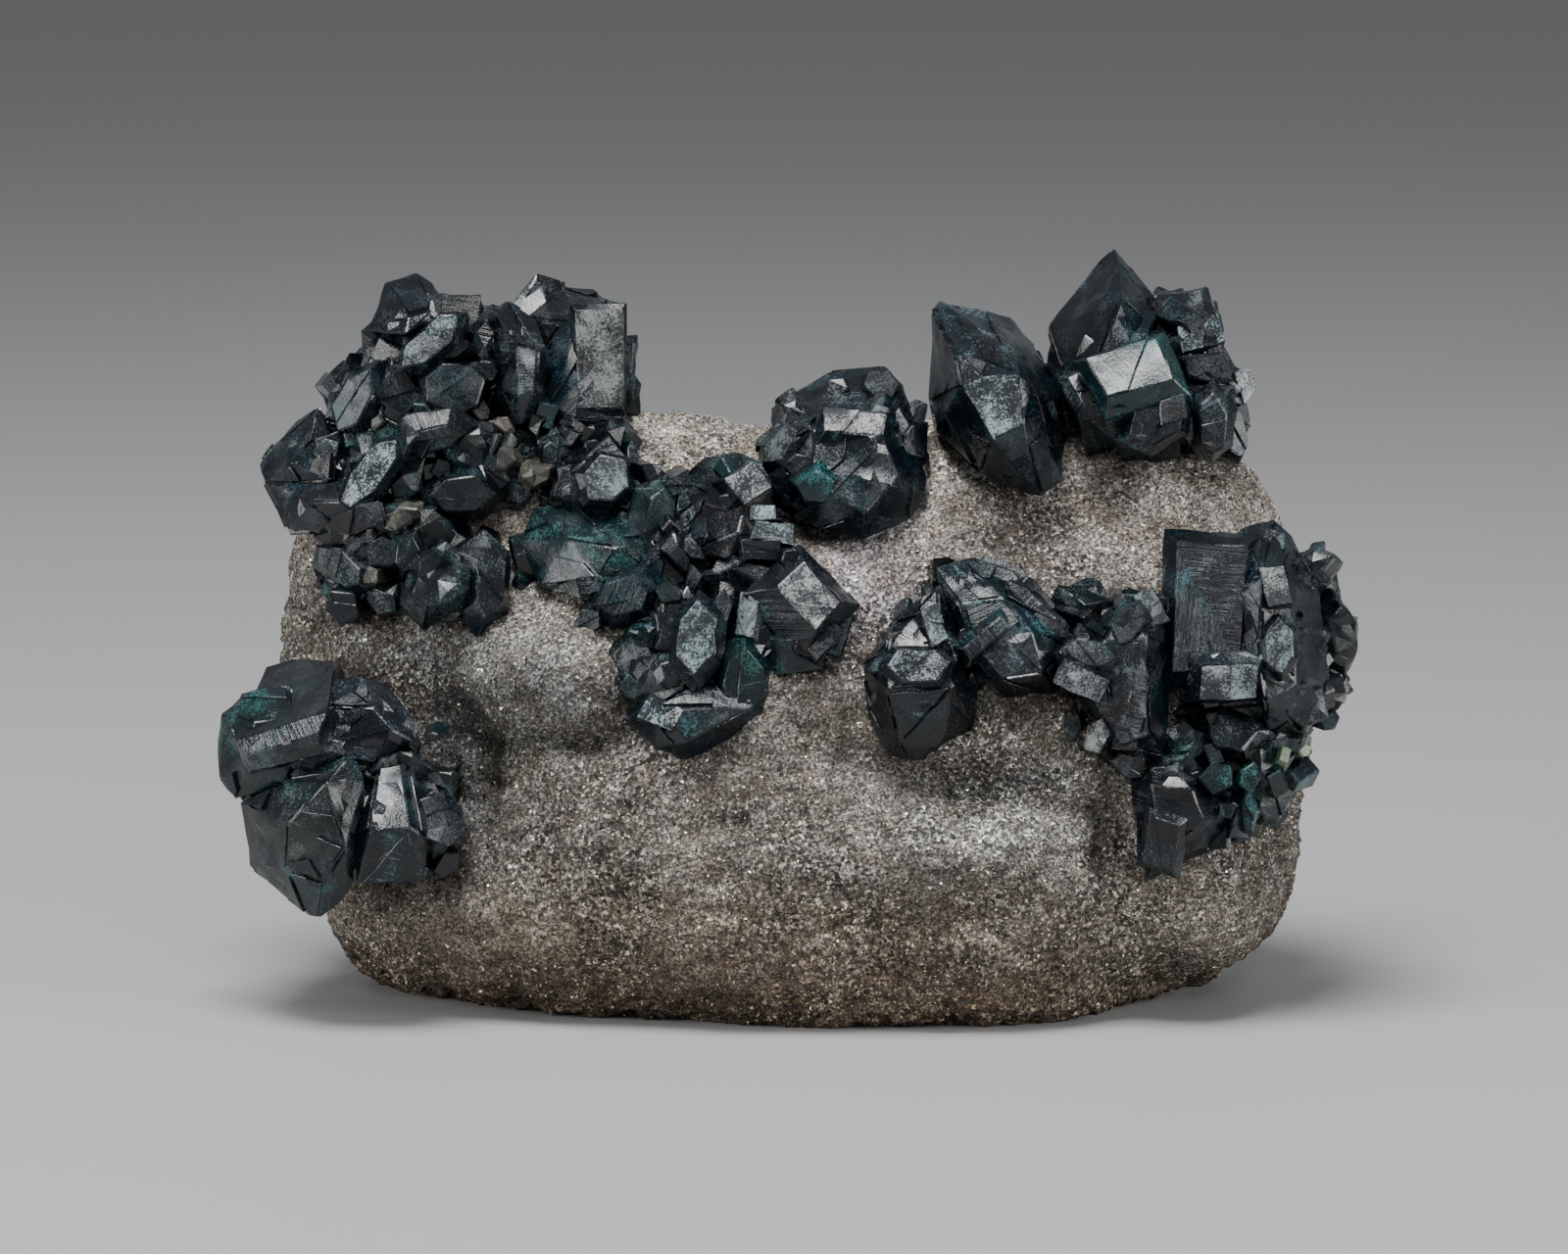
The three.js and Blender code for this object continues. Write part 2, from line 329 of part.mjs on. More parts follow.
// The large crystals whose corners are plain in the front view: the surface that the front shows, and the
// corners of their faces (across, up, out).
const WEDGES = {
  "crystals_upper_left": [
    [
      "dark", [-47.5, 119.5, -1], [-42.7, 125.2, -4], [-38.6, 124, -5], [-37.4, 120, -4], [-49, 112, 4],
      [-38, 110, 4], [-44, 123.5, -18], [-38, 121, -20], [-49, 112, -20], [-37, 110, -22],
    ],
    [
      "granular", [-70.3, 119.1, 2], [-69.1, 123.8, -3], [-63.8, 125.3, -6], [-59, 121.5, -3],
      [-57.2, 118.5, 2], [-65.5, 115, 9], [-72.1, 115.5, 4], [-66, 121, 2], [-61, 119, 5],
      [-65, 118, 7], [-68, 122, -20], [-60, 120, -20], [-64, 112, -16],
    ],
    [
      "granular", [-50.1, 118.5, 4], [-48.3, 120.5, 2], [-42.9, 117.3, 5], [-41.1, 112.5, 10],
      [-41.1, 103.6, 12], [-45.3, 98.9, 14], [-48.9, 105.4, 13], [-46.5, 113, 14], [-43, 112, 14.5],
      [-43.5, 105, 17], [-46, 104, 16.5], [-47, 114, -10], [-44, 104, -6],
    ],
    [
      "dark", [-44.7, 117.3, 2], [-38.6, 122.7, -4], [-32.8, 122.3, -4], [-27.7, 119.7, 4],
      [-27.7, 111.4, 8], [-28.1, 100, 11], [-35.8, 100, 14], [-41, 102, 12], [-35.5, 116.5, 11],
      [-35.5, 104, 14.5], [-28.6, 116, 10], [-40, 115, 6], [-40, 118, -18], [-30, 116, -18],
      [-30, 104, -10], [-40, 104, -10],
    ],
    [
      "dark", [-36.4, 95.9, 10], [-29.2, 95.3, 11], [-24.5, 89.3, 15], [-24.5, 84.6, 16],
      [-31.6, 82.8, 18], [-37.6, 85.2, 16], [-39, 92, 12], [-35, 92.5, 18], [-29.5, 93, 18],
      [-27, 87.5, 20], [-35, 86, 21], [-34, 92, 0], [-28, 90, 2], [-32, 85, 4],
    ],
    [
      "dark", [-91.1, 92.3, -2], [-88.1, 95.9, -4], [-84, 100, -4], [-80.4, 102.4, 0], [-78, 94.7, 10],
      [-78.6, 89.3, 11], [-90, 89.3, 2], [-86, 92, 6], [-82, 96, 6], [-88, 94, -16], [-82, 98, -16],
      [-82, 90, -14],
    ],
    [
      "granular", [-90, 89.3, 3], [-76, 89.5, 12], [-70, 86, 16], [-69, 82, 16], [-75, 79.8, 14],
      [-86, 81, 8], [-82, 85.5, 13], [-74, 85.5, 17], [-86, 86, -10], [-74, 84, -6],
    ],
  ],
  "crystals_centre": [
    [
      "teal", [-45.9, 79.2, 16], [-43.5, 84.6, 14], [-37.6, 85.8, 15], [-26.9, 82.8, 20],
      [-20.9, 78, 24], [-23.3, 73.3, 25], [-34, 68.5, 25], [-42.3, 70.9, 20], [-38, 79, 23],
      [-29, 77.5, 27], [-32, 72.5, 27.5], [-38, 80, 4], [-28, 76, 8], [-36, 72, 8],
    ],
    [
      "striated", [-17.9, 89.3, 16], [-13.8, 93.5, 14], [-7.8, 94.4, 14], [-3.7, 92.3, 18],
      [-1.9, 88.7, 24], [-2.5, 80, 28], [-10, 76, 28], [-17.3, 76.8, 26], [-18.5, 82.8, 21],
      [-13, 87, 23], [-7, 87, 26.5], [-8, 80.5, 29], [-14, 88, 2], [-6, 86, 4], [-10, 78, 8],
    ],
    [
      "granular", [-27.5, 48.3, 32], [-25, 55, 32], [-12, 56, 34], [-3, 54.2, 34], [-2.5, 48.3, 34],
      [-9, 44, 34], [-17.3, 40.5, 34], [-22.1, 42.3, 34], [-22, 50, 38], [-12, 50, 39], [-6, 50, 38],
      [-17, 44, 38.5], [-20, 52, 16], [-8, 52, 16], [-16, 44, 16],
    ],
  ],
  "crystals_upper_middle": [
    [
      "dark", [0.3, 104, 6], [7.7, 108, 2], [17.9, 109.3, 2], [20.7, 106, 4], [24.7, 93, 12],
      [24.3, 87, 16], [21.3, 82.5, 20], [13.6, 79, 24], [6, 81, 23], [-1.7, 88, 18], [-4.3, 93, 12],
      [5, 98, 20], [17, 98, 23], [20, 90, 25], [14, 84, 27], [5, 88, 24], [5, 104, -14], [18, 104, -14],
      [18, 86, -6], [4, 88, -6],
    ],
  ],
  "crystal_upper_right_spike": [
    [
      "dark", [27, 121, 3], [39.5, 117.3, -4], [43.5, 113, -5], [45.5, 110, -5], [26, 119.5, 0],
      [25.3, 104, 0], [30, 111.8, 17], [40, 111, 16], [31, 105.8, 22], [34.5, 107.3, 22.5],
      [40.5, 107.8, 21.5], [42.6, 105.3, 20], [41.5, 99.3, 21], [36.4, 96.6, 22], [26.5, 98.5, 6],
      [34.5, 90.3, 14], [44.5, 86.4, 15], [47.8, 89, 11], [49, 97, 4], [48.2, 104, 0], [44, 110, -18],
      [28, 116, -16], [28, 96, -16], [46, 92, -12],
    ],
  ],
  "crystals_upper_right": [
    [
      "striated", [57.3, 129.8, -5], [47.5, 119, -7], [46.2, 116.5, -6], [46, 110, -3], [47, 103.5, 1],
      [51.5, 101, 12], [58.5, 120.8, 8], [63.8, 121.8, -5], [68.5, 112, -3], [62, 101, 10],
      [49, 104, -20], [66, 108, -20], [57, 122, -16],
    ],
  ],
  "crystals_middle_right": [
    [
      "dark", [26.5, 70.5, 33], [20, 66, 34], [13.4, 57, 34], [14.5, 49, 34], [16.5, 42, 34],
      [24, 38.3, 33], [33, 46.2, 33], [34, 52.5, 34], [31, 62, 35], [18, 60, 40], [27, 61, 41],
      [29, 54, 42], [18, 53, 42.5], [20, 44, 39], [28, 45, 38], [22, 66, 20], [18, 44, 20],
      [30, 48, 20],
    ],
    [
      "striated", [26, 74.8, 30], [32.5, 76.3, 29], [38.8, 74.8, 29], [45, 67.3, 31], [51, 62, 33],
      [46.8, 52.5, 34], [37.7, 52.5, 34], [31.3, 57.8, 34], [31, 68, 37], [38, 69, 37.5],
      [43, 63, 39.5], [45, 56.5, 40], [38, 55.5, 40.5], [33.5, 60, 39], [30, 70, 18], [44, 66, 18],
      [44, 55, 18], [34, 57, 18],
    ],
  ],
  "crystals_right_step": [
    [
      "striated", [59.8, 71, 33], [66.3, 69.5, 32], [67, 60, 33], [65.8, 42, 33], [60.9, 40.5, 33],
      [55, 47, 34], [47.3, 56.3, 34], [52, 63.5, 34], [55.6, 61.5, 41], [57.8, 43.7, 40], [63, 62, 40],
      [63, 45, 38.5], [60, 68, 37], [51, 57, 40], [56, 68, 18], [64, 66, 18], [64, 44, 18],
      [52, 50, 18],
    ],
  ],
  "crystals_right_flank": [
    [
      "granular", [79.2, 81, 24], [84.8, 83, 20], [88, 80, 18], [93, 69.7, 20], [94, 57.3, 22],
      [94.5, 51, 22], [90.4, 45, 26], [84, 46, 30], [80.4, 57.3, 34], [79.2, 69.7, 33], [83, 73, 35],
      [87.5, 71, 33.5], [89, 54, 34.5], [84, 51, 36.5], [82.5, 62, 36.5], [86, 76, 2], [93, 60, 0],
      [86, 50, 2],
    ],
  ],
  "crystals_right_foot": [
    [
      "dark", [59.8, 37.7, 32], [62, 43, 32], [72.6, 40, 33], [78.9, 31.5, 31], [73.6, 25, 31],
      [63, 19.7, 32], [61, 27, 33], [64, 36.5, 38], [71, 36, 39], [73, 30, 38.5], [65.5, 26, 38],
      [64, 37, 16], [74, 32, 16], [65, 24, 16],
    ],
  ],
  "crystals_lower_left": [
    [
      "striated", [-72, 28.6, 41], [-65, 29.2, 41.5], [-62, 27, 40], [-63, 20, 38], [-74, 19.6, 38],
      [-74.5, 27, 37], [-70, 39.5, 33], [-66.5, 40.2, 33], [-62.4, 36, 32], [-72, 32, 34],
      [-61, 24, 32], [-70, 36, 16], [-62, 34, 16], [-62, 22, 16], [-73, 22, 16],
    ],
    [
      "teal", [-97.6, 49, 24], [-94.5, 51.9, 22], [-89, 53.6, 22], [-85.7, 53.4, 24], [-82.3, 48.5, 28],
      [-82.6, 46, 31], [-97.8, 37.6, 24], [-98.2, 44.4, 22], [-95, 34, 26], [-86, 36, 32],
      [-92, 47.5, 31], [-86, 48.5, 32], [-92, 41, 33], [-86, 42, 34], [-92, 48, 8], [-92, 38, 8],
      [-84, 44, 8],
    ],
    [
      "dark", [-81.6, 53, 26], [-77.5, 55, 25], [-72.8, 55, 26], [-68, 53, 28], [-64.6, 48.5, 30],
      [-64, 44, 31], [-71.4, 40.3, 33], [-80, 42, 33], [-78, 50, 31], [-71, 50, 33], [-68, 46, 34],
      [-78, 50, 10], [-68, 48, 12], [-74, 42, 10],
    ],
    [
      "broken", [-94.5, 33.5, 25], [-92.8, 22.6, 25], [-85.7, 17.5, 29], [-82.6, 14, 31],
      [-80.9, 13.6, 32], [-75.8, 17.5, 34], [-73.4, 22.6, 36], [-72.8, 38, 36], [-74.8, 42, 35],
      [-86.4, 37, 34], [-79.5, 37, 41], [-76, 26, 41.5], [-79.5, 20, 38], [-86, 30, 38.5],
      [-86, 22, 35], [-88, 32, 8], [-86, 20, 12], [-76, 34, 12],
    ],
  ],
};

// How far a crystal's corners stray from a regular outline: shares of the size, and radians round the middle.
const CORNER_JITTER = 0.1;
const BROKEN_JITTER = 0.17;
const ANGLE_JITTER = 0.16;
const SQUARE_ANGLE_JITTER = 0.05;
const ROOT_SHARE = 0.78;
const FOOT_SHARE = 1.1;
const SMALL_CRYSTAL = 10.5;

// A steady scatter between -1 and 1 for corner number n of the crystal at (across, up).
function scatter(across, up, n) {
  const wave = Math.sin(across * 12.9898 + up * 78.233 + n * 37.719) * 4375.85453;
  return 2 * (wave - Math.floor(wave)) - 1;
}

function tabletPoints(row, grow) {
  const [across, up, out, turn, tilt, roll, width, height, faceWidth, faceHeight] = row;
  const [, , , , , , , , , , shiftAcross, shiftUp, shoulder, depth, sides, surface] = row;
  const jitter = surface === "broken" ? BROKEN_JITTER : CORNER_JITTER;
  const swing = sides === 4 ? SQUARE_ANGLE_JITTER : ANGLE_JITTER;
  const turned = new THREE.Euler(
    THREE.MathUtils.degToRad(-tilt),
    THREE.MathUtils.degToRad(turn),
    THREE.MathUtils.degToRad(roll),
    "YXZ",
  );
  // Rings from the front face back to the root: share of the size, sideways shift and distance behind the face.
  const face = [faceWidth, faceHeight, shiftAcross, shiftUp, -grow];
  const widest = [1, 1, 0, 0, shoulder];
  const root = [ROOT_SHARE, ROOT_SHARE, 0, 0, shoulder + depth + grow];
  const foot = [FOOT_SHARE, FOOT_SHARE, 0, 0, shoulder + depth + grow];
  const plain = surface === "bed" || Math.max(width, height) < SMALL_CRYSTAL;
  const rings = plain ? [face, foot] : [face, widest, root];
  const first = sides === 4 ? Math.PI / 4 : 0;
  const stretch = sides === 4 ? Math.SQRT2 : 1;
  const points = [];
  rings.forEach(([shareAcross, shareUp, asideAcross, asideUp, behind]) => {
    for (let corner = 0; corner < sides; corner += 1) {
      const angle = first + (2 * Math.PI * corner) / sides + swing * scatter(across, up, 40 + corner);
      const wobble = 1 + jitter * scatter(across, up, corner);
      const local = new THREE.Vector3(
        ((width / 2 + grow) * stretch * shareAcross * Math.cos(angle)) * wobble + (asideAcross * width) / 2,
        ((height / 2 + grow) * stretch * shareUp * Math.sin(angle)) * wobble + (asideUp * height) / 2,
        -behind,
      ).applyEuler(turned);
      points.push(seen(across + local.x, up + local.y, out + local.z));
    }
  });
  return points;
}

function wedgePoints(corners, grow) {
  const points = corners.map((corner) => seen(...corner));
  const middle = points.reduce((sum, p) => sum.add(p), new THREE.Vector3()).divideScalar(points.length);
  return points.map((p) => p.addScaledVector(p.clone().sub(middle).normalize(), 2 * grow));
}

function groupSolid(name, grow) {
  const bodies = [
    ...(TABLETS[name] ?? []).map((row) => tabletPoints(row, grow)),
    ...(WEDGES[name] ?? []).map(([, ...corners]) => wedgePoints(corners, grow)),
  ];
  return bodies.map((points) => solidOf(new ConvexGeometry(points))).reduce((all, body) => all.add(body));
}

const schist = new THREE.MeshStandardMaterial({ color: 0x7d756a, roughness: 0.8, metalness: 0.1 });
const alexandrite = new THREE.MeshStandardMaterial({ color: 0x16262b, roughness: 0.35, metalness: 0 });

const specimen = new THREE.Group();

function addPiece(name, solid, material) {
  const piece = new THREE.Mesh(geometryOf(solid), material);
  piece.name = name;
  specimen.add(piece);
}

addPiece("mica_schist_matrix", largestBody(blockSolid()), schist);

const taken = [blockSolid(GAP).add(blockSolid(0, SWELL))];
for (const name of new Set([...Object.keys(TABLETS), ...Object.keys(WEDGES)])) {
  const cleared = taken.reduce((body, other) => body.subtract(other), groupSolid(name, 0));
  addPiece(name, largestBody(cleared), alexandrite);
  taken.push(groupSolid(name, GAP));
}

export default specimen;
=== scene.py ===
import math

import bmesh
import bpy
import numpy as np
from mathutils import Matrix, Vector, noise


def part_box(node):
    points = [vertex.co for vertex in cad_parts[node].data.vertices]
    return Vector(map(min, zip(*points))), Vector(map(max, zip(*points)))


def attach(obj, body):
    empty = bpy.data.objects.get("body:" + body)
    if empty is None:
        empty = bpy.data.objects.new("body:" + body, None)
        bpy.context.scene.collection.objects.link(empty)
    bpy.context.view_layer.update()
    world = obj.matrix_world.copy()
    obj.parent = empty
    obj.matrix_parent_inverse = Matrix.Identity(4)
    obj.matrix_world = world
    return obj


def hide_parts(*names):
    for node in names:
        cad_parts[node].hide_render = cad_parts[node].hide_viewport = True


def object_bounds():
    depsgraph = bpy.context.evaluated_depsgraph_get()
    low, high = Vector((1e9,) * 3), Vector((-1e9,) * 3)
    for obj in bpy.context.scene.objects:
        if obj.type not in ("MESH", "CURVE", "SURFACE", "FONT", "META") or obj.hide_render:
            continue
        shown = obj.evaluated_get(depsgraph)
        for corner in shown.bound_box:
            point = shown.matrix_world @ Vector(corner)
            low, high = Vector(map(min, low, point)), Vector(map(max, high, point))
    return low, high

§

▶ Objective
Begin at the line that has "const specimen = new THREE.Group();"; stop after the line that has "shown = obj.evaluated_get(depsgraph)". Copy every line in that span exactly.

▶ Response below
const specimen = new THREE.Group();

function addPiece(name, solid, material) {
  const piece = new THREE.Mesh(geometryOf(solid), material);
  piece.name = name;
  specimen.add(piece);
}

addPiece("mica_schist_matrix", largestBody(blockSolid()), schist);

const taken = [blockSolid(GAP).add(blockSolid(0, SWELL))];
for (const name of new Set([...Object.keys(TABLETS), ...Object.keys(WEDGES)])) {
  const cleared = taken.reduce((body, other) => body.subtract(other), groupSolid(name, 0));
  addPiece(name, largestBody(cleared), alexandrite);
  taken.push(groupSolid(name, GAP));
}

export default specimen;
=== scene.py ===
import math

import bmesh
import bpy
import numpy as np
from mathutils import Matrix, Vector, noise


def part_box(node):
    points = [vertex.co for vertex in cad_parts[node].data.vertices]
    return Vector(map(min, zip(*points))), Vector(map(max, zip(*points)))


def attach(obj, body):
    empty = bpy.data.objects.get("body:" + body)
    if empty is None:
        empty = bpy.data.objects.new("body:" + body, None)
        bpy.context.scene.collection.objects.link(empty)
    bpy.context.view_layer.update()
    world = obj.matrix_world.copy()
    obj.parent = empty
    obj.matrix_parent_inverse = Matrix.Identity(4)
    obj.matrix_world = world
    return obj


def hide_parts(*names):
    for node in names:
        cad_parts[node].hide_render = cad_parts[node].hide_viewport = True


def object_bounds():
    depsgraph = bpy.context.evaluated_depsgraph_get()
    low, high = Vector((1e9,) * 3), Vector((-1e9,) * 3)
    for obj in bpy.context.scene.objects:
        if obj.type not in ("MESH", "CURVE", "SURFACE", "FONT", "META") or obj.hide_render:
            continue
        shown = obj.evaluated_get(depsgraph)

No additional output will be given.